ACT: Committed Action

Last Updated on October 23, 2023 by admin

It’s usually way easier to think about doing things and making all these big changes in our lives than it is to actually make those changes. Why? Because humans are creatures of habit! We love consistency and predictability, and sometimes, most of our harmful thoughts can contribute to that consistency!

Specifically, the way we handle them tends to be the same way we’ve handled them in the past, regardless of if it works or not. If we’ve pushed down bad feelings in the past and it’s worked for us, we’ll continue to do so. That’s just the way humans are. It’s easier for things to stay the same than to put in the effort into changing the way we respond to things, and so even though we may have all these thoughts and ideas of how to make positive change in our lives, it’s really difficult to actually commit to doing them.

Regardless, committed action is a crucial part of acceptance and commitment therapy. It essentially means living by our values and acting in such a way that we move closer and closer towards our goals. It includes both physical and psychological actions and doing what it takes to live the way we want to live. It involves pushing through, even if what we’re doing brings up uncomfortable and foreign thoughts and feelings.

It doesn’t always have to be major life changes! The best part about ACT is that it’s flexible and totally customizable, so living out one’s values can look completely different from one person to the next. Committed action can be something as simple as learning a new skill that enriches your life.

Learning how to be more assertive at work is equally as valid as a father taking more time off work to be with his kids, because they are both actions that will lead two different people closer to their goals. That’s the bottom line.

In order to get to this point, we need to live our lives with openness and curiosity, because it’s only with this attitude that we’ll be motivated enough to take action to make some real change. We have to be curious about how our lives will change for the better when we eventually do take action, and we have to be open to experiencing all the new thoughts and feelings that will come about as a result, even if they’re negative. We must accept them without assigning a value judgment, and you might be surprised by how your perspective on life will shift because of it.

Something like this is a lifelong journey.
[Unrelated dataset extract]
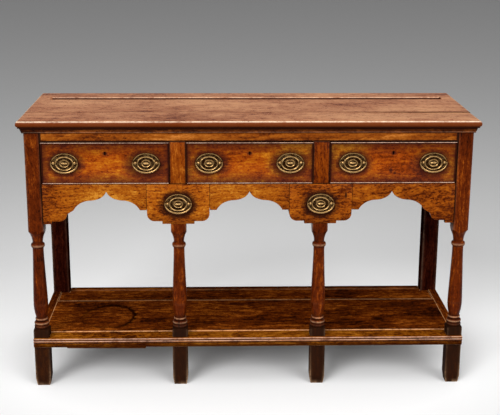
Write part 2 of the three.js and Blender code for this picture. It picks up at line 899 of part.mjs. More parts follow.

Because humans are flexible and our circumstances around us are constantly changing, our values will likely follow suit and ebb and flow throughout our lives, meaning the action that we take will differ from time to time too. In these cases, we never want to self-criticize the way we’re handling the situation, we can just take a step back and determine whether what we’re doing is towards or away from the life we want to live. Is it helping you be the sort of the person you want to be and act towards building the life you want? If yes, great! If not, there’s absolutely nothing wrong with troubleshooting and adjusting the behaviour as needed.

It’s easy to become discouraged on the journey to personal improvement. When we don’t see the tangible impacts of what we’re doing, it’s so easy to give up. That “stuck” feeling is not pleasant, and if we feel like what we’re doing isn’t working, our instinct is either to give up or try again. I encourage you to try again. Focus on what’s working. How did you make that happen? What difficult thoughts and feelings do you need to make room for? What does this tell you about what works in your life? These are the kinds of questions that should be asked throughout your commitment to take action.

As the finale to our series on Acceptance and Commitment Therapy, I hope that you’ll commit to making small changes in your life. Many small and seemingly insignificant shifts in attitude and in your behaviour will contribute to large-scale changes that can only be seen in hindsight. The goal of ACT is to get to that point!